Mr. Blackstone's remaining argument is that the trial court erred in refusing to allow him to impeach Mr. Clements, citing Ark. R. Evid. 607, which provides, "The credibility of a witness may be attacked by any party, including the party calling him." On cross-examination, defense counsel asked Mr. Clements if he had made a purchase at the store for Mr. Blackstone on a credit card. The State made a relevancy objection, which was sustained. Mr. Blackstone now asserts that this was error because Mr. Clements had earlier testified that he had never sold anything to Mr. Blackstone.

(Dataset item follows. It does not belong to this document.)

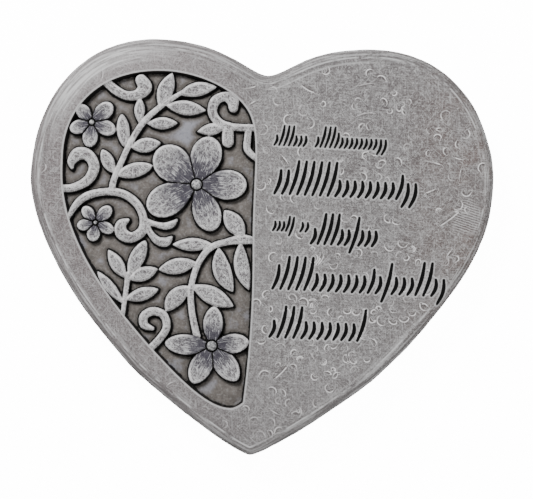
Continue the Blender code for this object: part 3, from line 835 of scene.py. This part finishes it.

We will not reverse a ruling on relevancy unless we find an abuse of the trial court's discretion. Dixon v. State, 311 Ark. 613, 846 S.W.2d 170 (1993). In the instant case we find no abuse in the trial court's refusal to allow Mr. Blackstone to ask the question at issue. Contrary to appellant's assertion, the abstract does not reflect that Mr. Clements testified that he had never sold anything to appellant. Based on our review of the record, we find no probative value as to whether or not Mr. Clements ever purchased anything for Mr. Blackstone, and hold that the trial court's decision in this regard did not infringe upon Mr. Blackstone's right to impeach the adverse witness.

Affirmed.

Hart and Neal, JJ., agree.

1 Although the judgment and commitment order entered by the trial court provides for forty-eight months of electronic monitoring, the trial court stated that it would be twenty-four months when announcing its ruling from the bench.

2 The State argues that appellant's abstract violates Ark. Sup. Ct. R. 4-2 because he failed to abstract the felony information filed against him. However, we reach the merits of his appeal because omission of the information did not render the abstract flagrantly deficient. See generally Johnson v. State, __ Ark. __, __ S.W.3d __ (opinion delivered October 12, 2000).

3 Arkansas Code Annotated section 5-36-103 (Repl. 1997) provides that theft of property is a Class A misdemeanor if the value of the property is $500.00 or less, but is a Class C felony if valued at less than $2500.00 but more than $500.00.